--- Challenge ---
Reproduce the listing that follows with no differences at all.

■ ■ ■ ■ ■

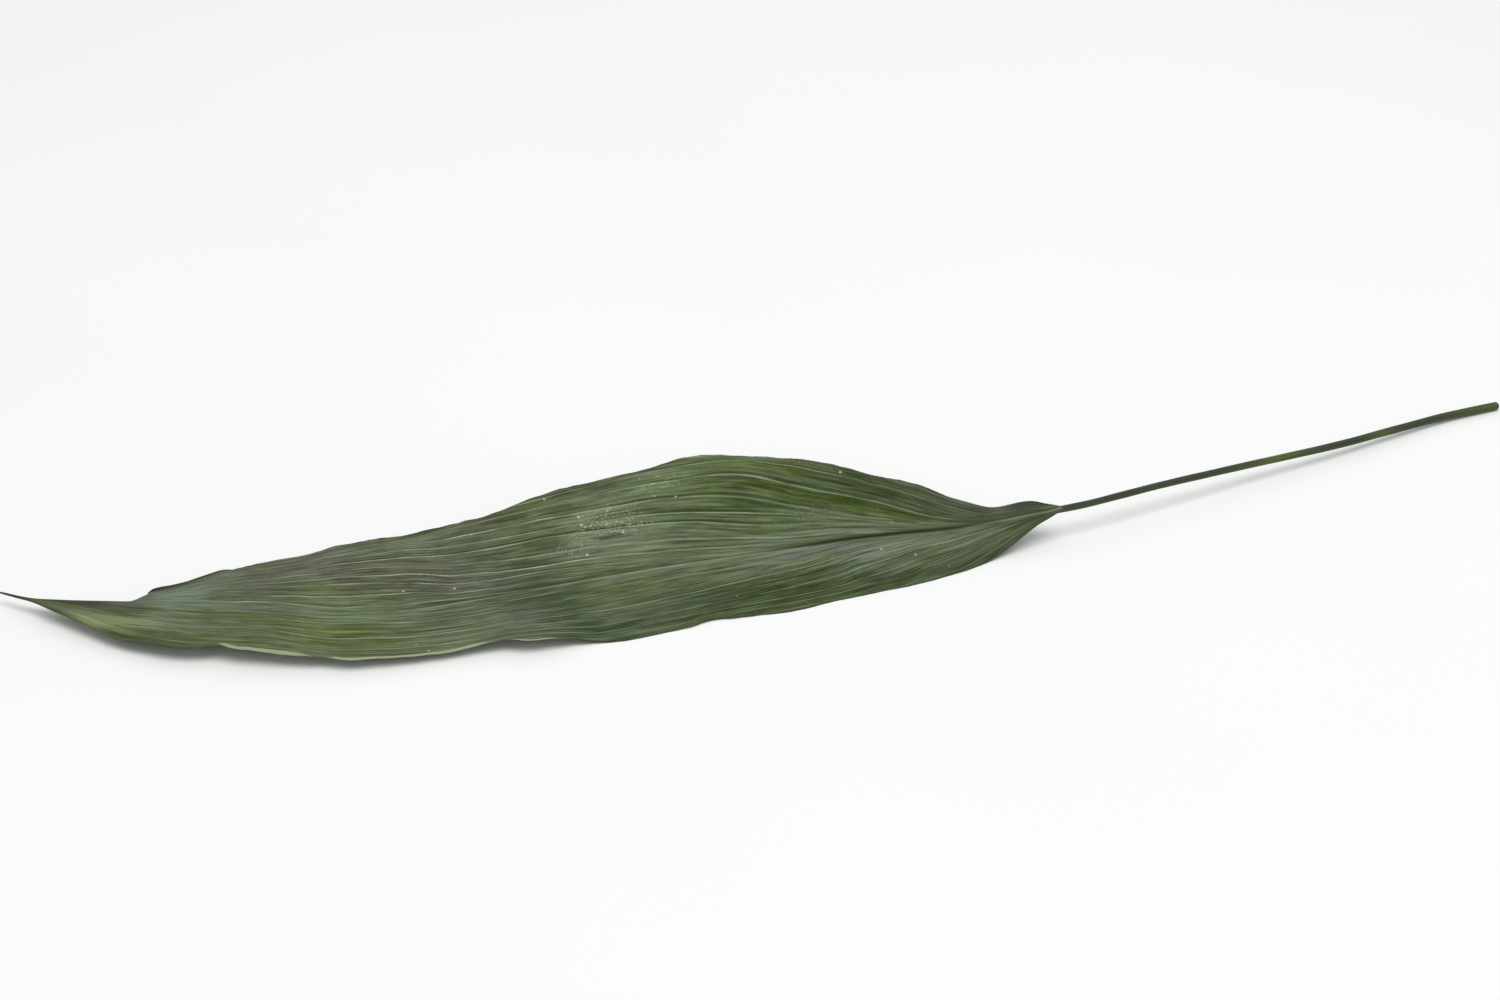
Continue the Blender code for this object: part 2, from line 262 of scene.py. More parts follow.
def along(run, table, column):
    """A table's column at each run: cubic between stations, with slopes that never overshoot."""
    xs, ys = np.array(table, float)[:, [0, column]].T
    step = np.diff(xs)
    slope = np.diff(ys) / step
    before = 2.0 * step[1:] + step[:-1]
    after = step[1:] + 2.0 * step[:-1]
    same_way = slope[:-1] * slope[1:] > 0.0
    low = np.where(same_way, slope[:-1], 1.0)
    high = np.where(same_way, slope[1:], 1.0)
    inner = np.where(same_way, (before + after) / (before / low + after / high), 0.0)
    tangent = np.concatenate([slope[:1], inner, slope[-1:]])
    i = np.clip(np.searchsorted(xs, run) - 1, 0, len(step) - 1)
    t = (run - xs[i]) / step[i]
    return (
        (2 * t**3 - 3 * t**2 + 1) * ys[i]
        + (t**3 - 2 * t**2 + t) * step[i] * tangent[i]
        + (3 * t**2 - 2 * t**3) * ys[i + 1]
        + (t**3 - t**2) * step[i] * tangent[i + 1]
    )


def ripples(x, y, length_x, length_y, seed):
    """Soft irregular waves about zero: a sum of sines with directions and phases drawn once."""
    draw = np.random.default_rng(seed)
    total = 0.0
    waves = 14
    for _ in range(waves):
        angle = draw.uniform(0.0, TAU)
        pace = draw.uniform(0.6, 1.7)
        phase = draw.uniform(0.0, TAU)
        place = math.cos(angle) * x / length_x + math.sin(angle) * y / length_y
        total = total + np.sin(TAU * pace * place + phase)
    return total / math.sqrt(waves)


def plain_width(run, side):
    """Midrib to margin along the sheet by the stations alone."""
    return np.where(side < 0, along(run, STATIONS, NEAR_WIDTH), along(run, STATIONS, FAR_WIDTH))


def half_width(run, side):
    """Midrib to margin along the sheet, with the margin's small waves and notches."""
    width = plain_width(run, side)
    fade = smoothstep(width, *OUTLINE_FADE)
    for length, height, phase in MARGIN_WAVES:
        wave = np.sin(TAU * run / length + phase + side)
        width = width + WAVE_IN_WIDTH * height * fade * wave
    for where, place, length, more in FULLER:
        width = width + more * bell(run - place, length) * (side == where)
    ragged = ripples(run, side * 40.0, 5.0, 9.0, 5)
    return width + RAGGED_MARGIN * fade * ragged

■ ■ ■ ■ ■

--- The result ---
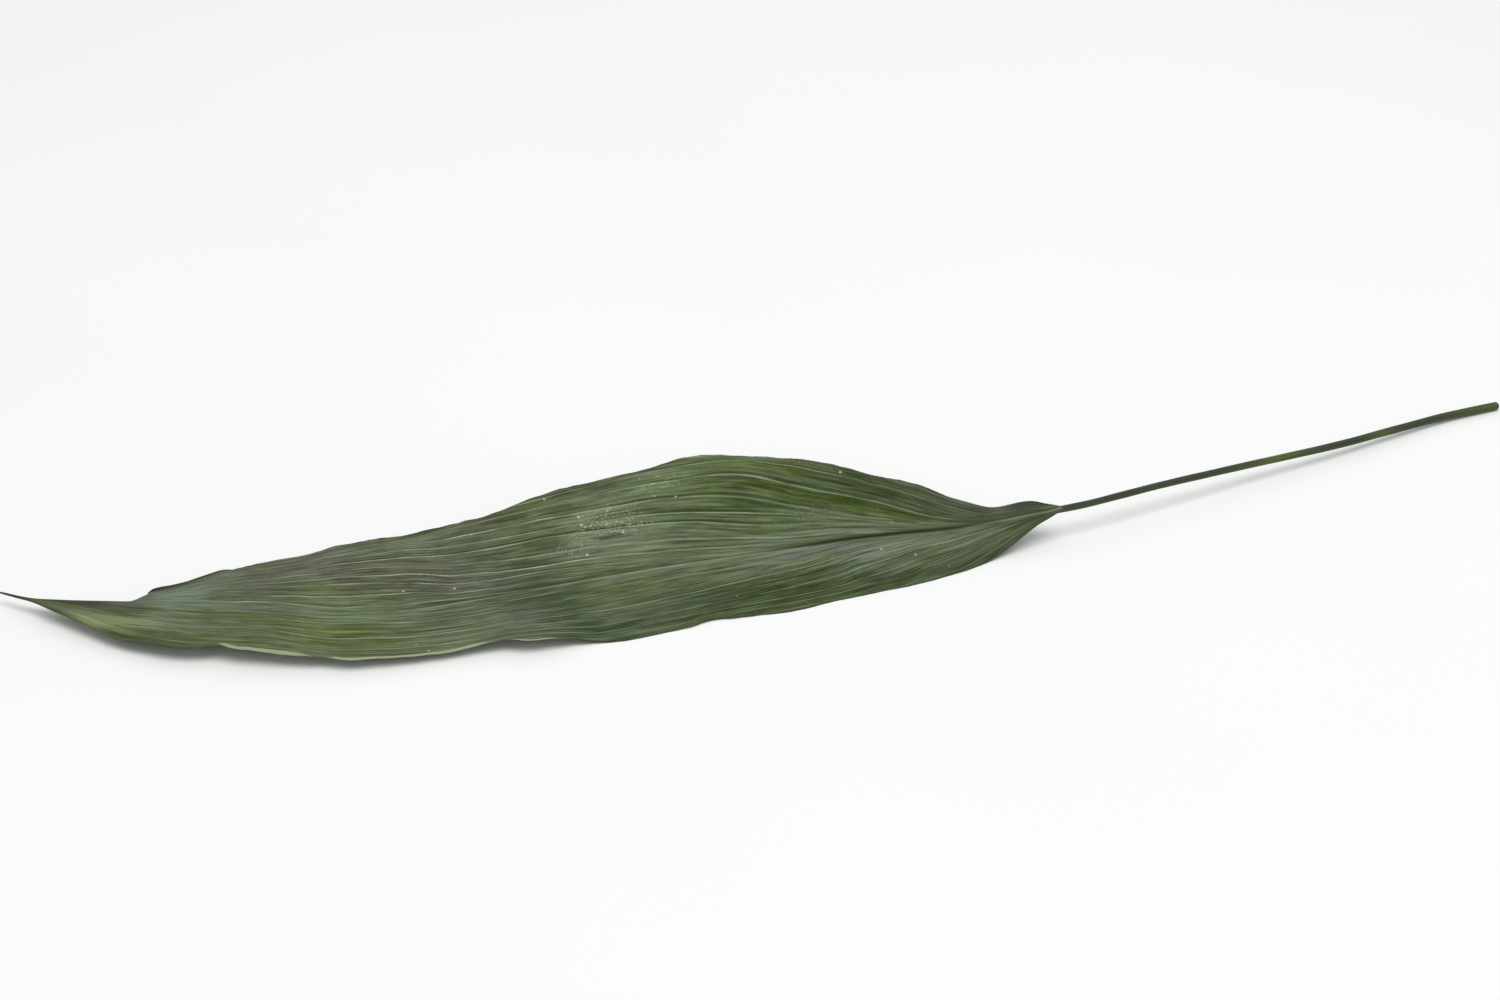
Continue the Blender code for this object: part 2, from line 262 of scene.py. More parts follow.
def along(run, table, column):
    """A table's column at each run: cubic between stations, with slopes that never overshoot."""
    xs, ys = np.array(table, float)[:, [0, column]].T
    step = np.diff(xs)
    slope = np.diff(ys) / step
    before = 2.0 * step[1:] + step[:-1]
    after = step[1:] + 2.0 * step[:-1]
    same_way = slope[:-1] * slope[1:] > 0.0
    low = np.where(same_way, slope[:-1], 1.0)
    high = np.where(same_way, slope[1:], 1.0)
    inner = np.where(same_way, (before + after) / (before / low + after / high), 0.0)
    tangent = np.concatenate([slope[:1], inner, slope[-1:]])
    i = np.clip(np.searchsorted(xs, run) - 1, 0, len(step) - 1)
    t = (run - xs[i]) / step[i]
    return (
        (2 * t**3 - 3 * t**2 + 1) * ys[i]
        + (t**3 - 2 * t**2 + t) * step[i] * tangent[i]
        + (3 * t**2 - 2 * t**3) * ys[i + 1]
        + (t**3 - t**2) * step[i] * tangent[i + 1]
    )


def ripples(x, y, length_x, length_y, seed):
    """Soft irregular waves about zero: a sum of sines with directions and phases drawn once."""
    draw = np.random.default_rng(seed)
    total = 0.0
    waves = 14
    for _ in range(waves):
        angle = draw.uniform(0.0, TAU)
        pace = draw.uniform(0.6, 1.7)
        phase = draw.uniform(0.0, TAU)
        place = math.cos(angle) * x / length_x + math.sin(angle) * y / length_y
        total = total + np.sin(TAU * pace * place + phase)
    return total / math.sqrt(waves)


def plain_width(run, side):
    """Midrib to margin along the sheet by the stations alone."""
    return np.where(side < 0, along(run, STATIONS, NEAR_WIDTH), along(run, STATIONS, FAR_WIDTH))


def half_width(run, side):
    """Midrib to margin along the sheet, with the margin's small waves and notches."""
    width = plain_width(run, side)
    fade = smoothstep(width, *OUTLINE_FADE)
    for length, height, phase in MARGIN_WAVES:
        wave = np.sin(TAU * run / length + phase + side)
        width = width + WAVE_IN_WIDTH * height * fade * wave
    for where, place, length, more in FULLER:
        width = width + more * bell(run - place, length) * (side == where)
    ragged = ripples(run, side * 40.0, 5.0, 9.0, 5)
    return width + RAGGED_MARGIN * fade * ragged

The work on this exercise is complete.